SINGAPORE: The final Q3 GDP released this morning was revised up to 1.9% y/y vs the advance report of 1.4%. This was driven by the strong services sector, revised up to 3.6% from 3% initially and unchanged from Q2. The construction sector was unchanged at 1.6% but slower than Q2’s 2.2%. The manufacturing sector was the main drag on the economy, it was revised down notably to -6.2% vs +1.4% initially and even weaker than Q2’s -4.2%. Of greater concern, the weakness came from the electronics sector. This suggests we could see a sharp drop in October’s industrial production due tomorrow. On a quarterly basis, growth was revised up to 1.9% seasonally-adjusted q/q annualized vs 0.1% originally and partly reversed the -2.6% in Q2. This highlights the volatile nature of Singapore’s GDP, even when measured on a seasonally adjusted basis.

The government expects 2015 growth to come in “close to 2%”. Given 2.2% growth in the first three quarters of the year, this implies a moderation in Q4 to around 1.7%. For 2016, the government is projecting 1-3% vs preliminary estimates over the past two years of 2-4%, implying a continued downshift in growth. More than anything, this reflects 1) the sluggish global growth recovery; and 2) the continued drop in potential growth for the economy due to a host of factors, including demographics, maturing economy, and hollowing out of the electronics sector on rising costs. For USD-SGD, it continued to ease this morning to 1.4070 after falling 0.5% yesterday in line with the drop in USD-Asia.

USD-SGD fell nearly 70 pips or 0.5% yesterday to 1.4100 in line with the drop in USD-Asia on the softer USD and profit taking. For the SGD NEER, we estimate it is at -0.5% vs the mid-point for USD-SGD at 1.4100, USD-MYR at 4.2430, and USD-CNY at 6.3890. The +/-2% range for the SGD NEER corresponds to USD-SGD between 1.3750-1.4310, ceteris paribus.

THAILAND: October trade numbers released yesterday showed continued weakness in both external and domestic demand.
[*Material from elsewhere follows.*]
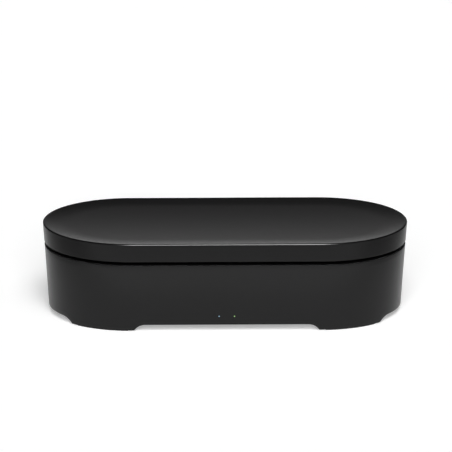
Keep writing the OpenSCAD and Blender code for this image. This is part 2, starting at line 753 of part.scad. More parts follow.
module hinge_brackets() {
    back_y = bracket_y + bracket_t;
    color("#2a2a2c") both_ends() translate([hinge_x, 0, 0]) difference() {
        union() {
            block([-knuckle_out, bracket_y, bracket_bottom_z], [knuckle_out, back_y, bracket_top_z]);
            for (side = [-1, 1]) {
                low_x = side > 0 ? knuckle_in : -knuckle_out;
                block([low_x, bracket_y, bracket_top_z - eps], [low_x + body_knuckle_w, hinge_y, hinge_z]);
                on_hinge(low_x, low_x + body_knuckle_w, knuckle_r);
            }
        }
        on_hinge(-knuckle_out - eps, knuckle_out + eps, pin_r + 0.02);
        for (side = [-1, 1]) translate([side * bracket_screw_x, back_y, bracket_screw_z]) rotate([90, 0, 0])
            countersunk_hole(0, bracket_t + eps, 2 * small_screw_r, small_screw_r);
    }
}

module hinge_pins() {
    color("silver") both_ends() translate([hinge_x, 0, 0]) on_hinge(-knuckle_out, knuckle_out, pin_r);
}

module hinge_screws() {
    color("silver") both_ends() for (side = [-1, 1])
        translate([hinge_x + side * bracket_screw_x, bracket_y + bracket_t, bracket_screw_z])
            rotate([90, 0, 0]) countersunk_screw(0, bracket_screw_l, 2 * small_screw_r, small_screw_r);
}

module body_harness() {
    plug_face_y = main_board_y - 1;
    rise_y = body_inner_r(main_board_top) - harness_d / 2 - 0.1;
    color("#333") lead([[-harness_x, plug_face_y, main_board_top + 1.6],
                        [-harness_x, plug_face_y + 0.8, main_board_top + 1.6],
                        [-harness_x, rise_y, main_board_top + 4],
                        [-harness_x, bracket_y + 1.1, relief_z - 1],
                        [-harness_x, hinge_y, hinge_z],
                        [0, hinge_y, hinge_z]], harness_d);
}

// ---- lid ----

module lid_shell() {
    crest_z = box_height - rim_radius;
    color("#2b2c2f") difference() {
        union() {
            stadium_sweep() polygon(concat(
                [[lid_r(lid_bottom_z), lid_bottom_z]],
                arc(crest_r, crest_z, rim_radius, 0, 90, 6),
                [for (i = [len(dish_steps) - 2:-1:0]) [dish_steps[i], dish_z(dish_steps[i])]],
                [for (r = dish_steps) if (r < lid_inner_r(crest_z) - 3) [r, dish_z(r) - dish_wall]],
                [[lid_inner_r(crest_z) - 3, dish_z(lid_inner_r(crest_z) - 3) - dish_wall],
                 [lid_inner_r(crest_z - 4), crest_z - 4],
                 [lid_inner_r(lid_bottom_z), lid_bottom_z]]));
            at(lid_screw_places) post(boss_r, liner_top_z, lid_boss_top);
            at(arm_screw_places) post(boss_r, liner_top_z + arm_t, lid_boss_top);
        }
        at(concat(lid_screw_places, arm_screw_places))
            post(screw_r + screw_gap, liner_z, lid_screw_top + 0.2);
        // the rear wall is shorter between the hinges' clearances, to swing past the body
        block([-lid_relief_half, 0, lid_bottom_z - 1], [lid_relief_half, box_width, lid_relief_z]);
    }
}

module lid_liner() {
    color("#d9dcde") difference() {
        union() {
            stadium_plate(liner_r, liner_z, liner_top_z);
            lower_lamp_places() at_corners(lamp_screw_x, lamp_screw_y)
                post(lamp_standoff_r, liner_top_z - eps, upper_board_z);
            coil_board_corners() post(lamp_standoff_r, liner_top_z - eps, coil_board_z);
        }
        block([-relief_half, bracket_y, liner_z - 1], [relief_half, box_width, liner_top_z + 1]);
        at(concat(lid_screw_places, arm_screw_places))
            countersunk_hole(liner_z, liner_top_z + eps, screw_head_r, screw_r);
        lower_lamp_places() {
            post(window_d / 2 + seat_gap, liner_z - eps, liner_z + window_t);
            post(window_d / 2 - window_ledge, liner_z, liner_top_z + eps);
            at_corners(lamp_screw_x, lamp_screw_y)
                post(small_screw_r + screw_gap, liner_z + 0.4, upper_board_z + eps);
        }
        coil_board_corners() post(small_screw_r + screw_gap, liner_z + 0.4, coil_board_z + eps);
    }
}

module liner_screws() {
    color("silver") {
        at(concat(lid_screw_places, arm_screw_places))
            countersunk_screw(liner_z, lid_screw_top, screw_head_r, screw_r);
    }
}

module upper_windows() {
    color("lightblue", 0.5) lower_lamp_places() post(window_d / 2, liner_z, liner_z + window_t);
}

module upper_uv_boards() {
    color("#dfe3e6") lower_lamp_places() {
        lamp_board(upper_board_z);
        block([-lamp_board_l / 2 + 1, -6, upper_board_z + board_t - eps],
              [-lamp_board_l / 2 + 4, -2, upper_board_z + board_t + lead_d + 0.2]);
    }
}

module upper_uv_leds() {
    color("gold") lower_lamp_places() lamp_pair(upper_board_z, -1);
}

module upper_board_screws() {
    color("silver") {
        lower_lamp_places() at_corners(lamp_screw_x, lamp_screw_y)
            small_screw(upper_board_z + board_t, liner_z + 0.6);
        coil_board_corners() small_screw(coil_board_z + board_t, liner_z + 0.6);
    }
}

module upper_uv_leads() {
    board_y = coil_board_y + coil_board_w / 2;
    start_z = coil_board_z + board_t + lead_d / 2 + 0.1;
    end_z = upper_board_z + board_t + lead_d / 2 + 0.1;
    color("white") both_ends() lead([[coil_board_half - 4, board_y, start_z],
                                     [coil_board_half + 6, board_y, start_z],
                                     [lamp_x - lamp_board_l / 2 - 3, -4, end_z],
                                     [lamp_x - lamp_board_l / 2 + 1, -4, end_z]], lead_d);
}

module coil_carrier() {
    color("#f0f0ee") {
        block([-carrier_half, -carrier_half, carrier_z], [carrier_half, carrier_half, ferrite_z]);
        at_corners(carrier_half - 3, carrier_half - 3) post(carrier_leg_r, liner_top_z, carrier_z + eps);
    }
}

module ferrite_plate() {
    half = coil_d / 2 + 1;
    color("#3b3b3d") block([-half, -half, ferrite_z], [half, half, coil_z]);
}

module charging_coil() {
    color("#b87333") translate([0, 0, coil_z]) rotate_extrude()
        translate([coil_eye_d / 2, 0]) square([(coil_d - coil_eye_d) / 2, coil_t]);
}

module coil_board_corners() {
    for (sx = [-1, 1]) translate([sx * (coil_board_half - 3), coil_board_y + 3, 0]) children();
}

module coil_board() {
    color("darkgreen") difference() {
        union() {
            block([-coil_board_half, coil_board_y, coil_board_z],
                  [coil_board_half, coil_board_y + coil_board_w, coil_board_z + board_t]);
            block([harness_x - 3, coil_board_y + coil_board_w - 4, coil_board_z - 1.5],
                  [harness_x + 3, coil_board_y + coil_board_w, coil_board_z + eps]);
            block([-4, coil_board_y + 5, coil_board_z + board_t - eps],
                  [2, coil_board_y + 11, coil_board_z + 2]);
        }
        coil_board_corners()
            post(small_screw_r + seat_gap, coil_board_z - eps, coil_board_z + board_t + eps);
    }
}

// ---- hinge, lid side ----

module lid_hinge_arms() {
    half = lid_knuckle_w / 2;
    foot_top = liner_top_z + arm_t;
    color("#2a2a2c") both_ends() translate([hinge_x, 0, 0]) difference() {
        union() {
            on_hinge(-half, half, knuckle_r);
            block([-half, arm_back_y - arm_t, hinge_z], [half, arm_back_y, foot_top]);
            block([-arm_foot_half, arm_front_y, liner_top_z], [arm_foot_half, arm_back_y, foot_top]);
        }
        on_hinge(-half - eps, half + eps, pin_r + pin_play);
        for (side = [-1, 1]) translate([side * arm_screw_x, arm_screw_y, 0])
            post(screw_r + seat_gap, liner_top_z - eps, foot_top + eps);
    }
}

module lid_harness() {
    run_z = liner_top_z + harness_d / 2 + 0.2;
    color("#333") lead([[0, hinge_y, hinge_z],
                        [harness_x, hinge_y, hinge_z],
                        [harness_x, bracket_y + 1.8, run_z],
                        [harness_x, coil_board_y + coil_board_w, run_z]], harness_d);
}

body_shell();
base_plate();
base_screws();
foot_pads();
uv_tub();
rim_ring();
lid_seal();
phone_rests();
lower_windows();
lower_uv_boards();
lower_uv_leds();
lower_board_screws();
lower_uv_leads();
main_board();
main_board_parts();
main_board_screws();
power_inlet();
status_leds();
sanitize_light_pipe();
charge_light_pipe();
start_button();
start_switch();
lid_switch();
lid_switch_plunger();
lid_switch_lead();
hinge_brackets();
hinge_pins();
hinge_screws();
body_harness();
lid_shell();
lid_liner();
liner_screws();
upper_windows();
upper_uv_boards();
upper_uv_leds();
upper_board_screws();
upper_uv_leads();
coil_carrier();
ferrite_plate();
charging_coil();
coil_board();
lid_hinge_arms();
lid_harness();
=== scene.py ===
# %% [markdown]
# # A sanitizer box for phones
#
# The box is black moulded plastic with the outline of a stadium: a straight middle and a
# half round at each end. Its lid has a shallow dish on top, its body stands on four low
# feet, and between the two runs a thin dark groove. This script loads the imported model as
# a fixed frame, and then gives the box its finish: two smooth casings, a material for
# every piece, a floor, lights and a camera.

# %% Load the frame
import bmesh
import bpy
import numpy as np
from mathutils import Matrix, Vector


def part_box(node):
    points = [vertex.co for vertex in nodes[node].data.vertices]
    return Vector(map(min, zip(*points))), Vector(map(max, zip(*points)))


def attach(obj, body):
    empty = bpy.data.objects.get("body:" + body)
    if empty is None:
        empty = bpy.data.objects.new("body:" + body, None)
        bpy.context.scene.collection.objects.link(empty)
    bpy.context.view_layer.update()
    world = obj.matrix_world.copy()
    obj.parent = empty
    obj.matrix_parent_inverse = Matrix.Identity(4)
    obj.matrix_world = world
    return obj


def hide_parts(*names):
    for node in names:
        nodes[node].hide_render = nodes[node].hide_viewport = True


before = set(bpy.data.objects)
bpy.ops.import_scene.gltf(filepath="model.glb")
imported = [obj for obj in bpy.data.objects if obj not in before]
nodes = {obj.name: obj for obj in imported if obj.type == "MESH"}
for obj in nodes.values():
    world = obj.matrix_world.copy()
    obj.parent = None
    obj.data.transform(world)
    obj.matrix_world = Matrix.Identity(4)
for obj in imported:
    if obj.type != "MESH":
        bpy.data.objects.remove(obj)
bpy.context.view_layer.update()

# %% [markdown]
# ## The sizes that the looks depend on
#
# The casings are drawn again here as smooth surfaces, so their sizes are read off the
# frame wherever a node's box gives them. The rest are the few wall sizes that a box can't
# tell, such as a draft or the radius of an edge. Everything is in metres.

# %% Sizes
MM = 0.001
MICRON = MM / 1000
lid_low, lid_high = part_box("lid_shell")
body_low, body_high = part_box("body_shell")
half_width = lid_high.y
rim_z = lid_high.z
spine = lid_high.x - half_width               # half of the straight middle
lid_bottom_z = lid_low.z
body_top_z = body_high.z
body_bottom_z = body_low.z
wall = 2.2 * MM
lid_draft = 0.07                              # metres outwards for each metre up
body_draft = 0.067
rim_reach = 1.0 * MM                          # the rim's crest is a quarter of an ellipse,
rim_drop = 0.55 * MM                          # this wide and this high
dish_wall = 1.8 * MM
edge_radius = 0.3 * MM                        # the small round of the lid's lower edge
body_top_r = body_high.y
for size_name, size in (("spine", spine), ("half width", half_width), ("rim", rim_z)):
    print(size_name, round(size / MM, 2), "mm")


def middle(name):
    """The middle of a node's box."""
    low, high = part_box(name)
    return (low + high) / 2


def lid_radius(z):
    """The lid's outside, measured from the spine: a straight wall that leans outwards."""
    return half_width - (rim_z - rim_drop - z) * lid_draft


def body_radius(z):
    """The body's outside: as the lid's, with a smaller draft."""
    return body_top_r - (body_top_z - z) * body_draft


# %% [markdown]
# ## Shader maths as Python
#
# A material's nodes are easier to read as expressions than as a list of links. `Wire`
# wraps one output socket and overloads the arithmetic operators, each of which adds a
# Math node. Its `rise` method is the ramp from which most masks are made: 0 up to one
# value, 1 from another value on, and a straight line between. `Paint` starts a material
# with a Principled shader, and its `add` method makes any other node from its type, its
# settings and its sockets.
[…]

In USD terms, exports contracted for the 10th straight month by 8.1% y/y vs -5.5% in September. In the first ten months of the year, exports are down 5.3% vs -0.4% for 2014. Imports slumped 18.2% vs -26.2% previously and down 10% year-to-date, a reflection of weak domestic investment demand. The trade balance narrowed to USD2.1bn from USD2.8bn previously.
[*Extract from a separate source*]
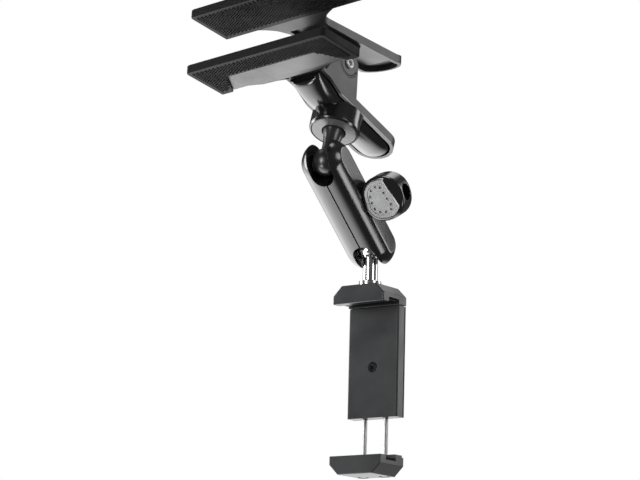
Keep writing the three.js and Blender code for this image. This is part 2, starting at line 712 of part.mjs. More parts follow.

The weak export picture is likely to continue to weigh on the growth momentum near term. Growth in the first three quarters of the year has averaged around 2.9% but this is likely to the low 2% level in Q4, partly on the higher base last year. We are projecting around 2.6% in 2015. For 2016, we are looking for a slightly firmer reading of 2.8% on the basis that 1) export growth picks up; and 2) the government’s USD 9.5bn (2.6% of GDP) stimulus package and other infrastructure plans are implemented. This is one key source of demand given the uncertain external backdrop. Yesterday, the cabinet also approved to set up a THB10bn fund to support investment in key industries eg via subsidies.

Despite the benign inflation environment, Bank of Thailand's (BoT) scope for further easing is restrained by the need to curb high household debt, which stands at around 86% at end-2014. For USD-THB, it eased back 0.3% yesterday to close at 35.74 in line with the lower USD-Asia on the softer USD. From a bigger picture point of view, THB is down around 8% vs USD year-to-date and the relatively wide consolidation range of 35.30-36.70 is seen near term.
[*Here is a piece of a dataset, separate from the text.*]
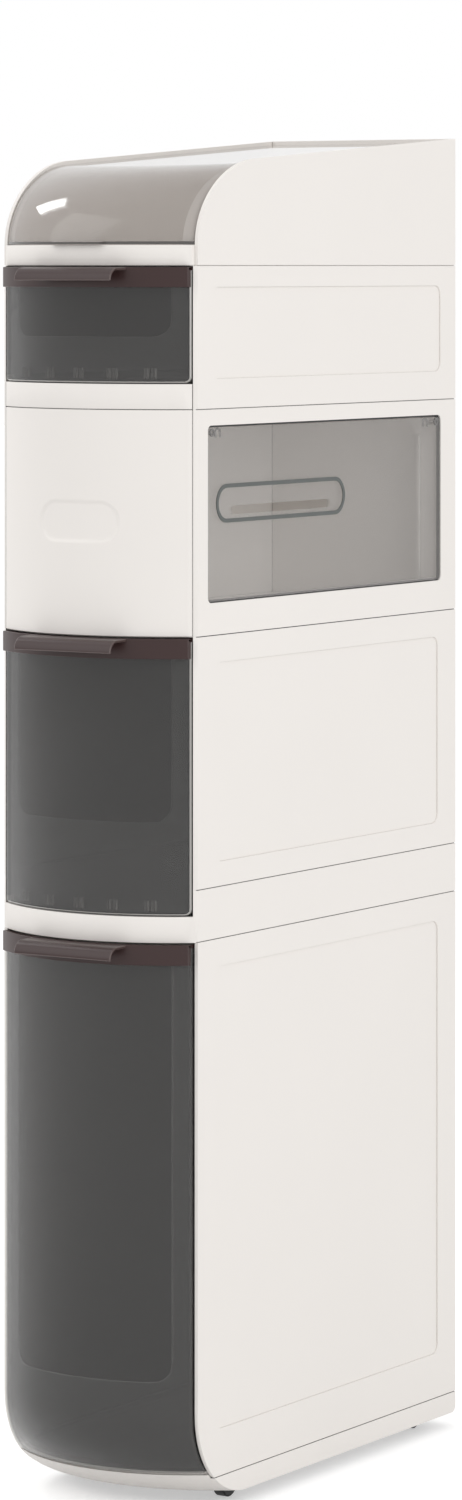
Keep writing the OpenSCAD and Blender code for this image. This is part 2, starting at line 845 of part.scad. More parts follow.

INDONESIA: Vice President Jusuf Kalla yesterday said Bank Indonesia (BI) should stop using the US Fed as an excuse not to cut rates. He called for an easier monetary policy stance to help spur growth, implying that rates are too high and are impeding investment. In response, BI Governor Agus said the central bank is “committed to stability and has held rates steady because of the Fed, China, and commodity prices”. The public call for lower rates from the government highlights the disagreement with BI’s policy. This debate is spilling over into the public arena because of the sluggish growth backdrop where growth has averaged below 5% in the first three quarters of the year.

Pressure from the government probably prompted BI to compromise at the last meeting in mid-November by lowering the reserve requirement ratio by 50bp to 7.5%. The good news for BI is that inflation is showing signs of moderating, it has eased to 6.2% in October from the peak of 7.3% in July 2015. A continued drop on lower oil prices and sluggish growth should pave the way for BI to least put in a token rate cut in the next few months. However, it would also need to be mindful of not giving the perception of bowing to government pressure and compromising on the inflation target. Otherwise, the relative stability in IDR of the past month or so could be unwound. USD-IDR stability and ensuring investor confidence are the main issues BI would need to be cognizant of when it decides on the timing and extent of rate cuts. This is also complicated by the firmer USD backdrop and pending Fed normalization.